Congratulations. If you completed Lab 18 unaided, you can run the full FolksPMS estimate-to-actuals lifecycle. Take the final assessment to confirm it.

Final assessment

Thirty minutes, closed-book. Five multiple-choice, five short-answer, and one practical. Trainers: the answer key is at the foot of this page.

  Part A — Multiple choice

Pick the single best answer.

A1

What does the Deviation Engine compare to detect variance?

  • a Estimation vs Budgeting
  • b Actuals (AG) vs the frozen Kick-Off baseline (KG)
  • c Scheduling vs Estimation
  • d Budget vs Programme envelope
A2

Which spine level is the first to render true calendar bars?

  • a Estimation (EG)
  • b Budgeting (BG)
  • c Scheduling (SG)
  • d Actuals (AG)
A3

When a deviation breaches its threshold, FolksPMS automatically creates a…

  • a New project
  • b Change Request
  • c Timesheet
  • d Purchase order
A4

Every coded dropdown (Status, Priority, Severity) is fed from…

  • a A hard-coded enum in the FE
  • b SP_Picklists in System Parameters
  • c The Audit module
  • d Each module's own table
A5

Which module is shared and locked across the Folks platform?

  • a Projects (PR)
  • b User Management (UM)
  • c Reports (RM)
  • d Tasks (TK)

  Part B — Short answer

B1

Name the six levels of the Gantt spine, in order.

B2

Why must a client exist before you can create a project?

B3

What is a 3-way match, and which module enforces it?

B4

Explain the difference between a generic SP_ and a DevSP_.

B5

Why is re-baselining treated as a governed action, not an inline edit?

  Part C — Practical

C1

On the Riverside Office Fit-Out, post an actual that finishes a critical-path task 8 working days late. Show the trainer: (1) the AG-vs-KG overlay with the slip, (2) the logged deviation and its band, (3) the auto-raised Change Request, and (4) the Audit entry attributing the change to you.

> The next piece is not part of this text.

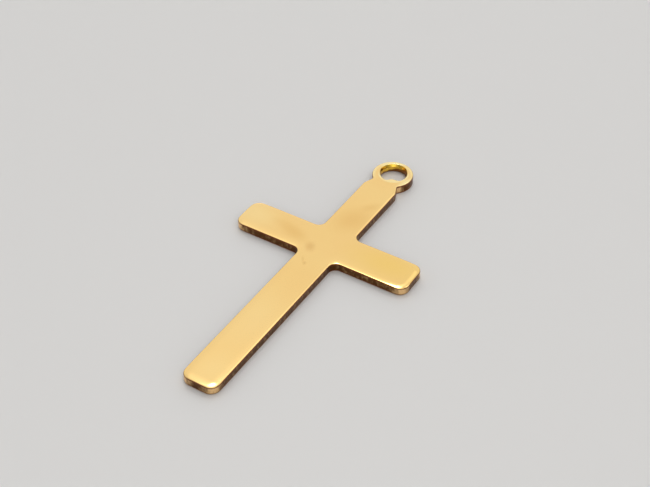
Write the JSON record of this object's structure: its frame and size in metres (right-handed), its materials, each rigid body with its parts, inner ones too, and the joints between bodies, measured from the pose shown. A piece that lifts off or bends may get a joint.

Trainer answer key — click to reveal

Part A. A1 → b · A2 → c · A3 → b · A4 → b · A5 → b.

B1. Estimation (EG) → Budgeting (BG) → Scheduling (SG) → Kick-Off (KG) → Actuals (AG) → Deviation (DV).

B2. The project's Client is a mandatory reference that reads from Client Master; with no client there is nothing for the project to attach to, and downstream invoices/reports rely on it.

B3. Requisition ↔ Purchase Order ↔ Goods-Received Note all agreeing before a vendor is paid; enforced in Buy / Sell (BF) (and shared in spirit with Materials).

B4. SP_ = generic CRUD (insert/update/select/delete) for one table. DevSP_ = a rich, composite procedure that returns multiple result sets or runs an algorithm (CPM, Earned Value, FX, deviation detection) for detail views, dashboards and engines.

B5. The Kick-Off baseline is the immutable reference every actual and deviation is judged against; silently re-baselining would erase the slip and the audit trail. It runs through change control so the reset is recorded and approved.

C1. Accept when the candidate shows: the AG bar past the KG bar on the overlay; a deviation row at the Material (or Critical) band with the right magnitude; an auto-created CR linked to the deviation; and an Audit row stamped with their user and timestamp.

Pass mark: Part A 4/5, Part B 4/5, Part C must be demonstrated.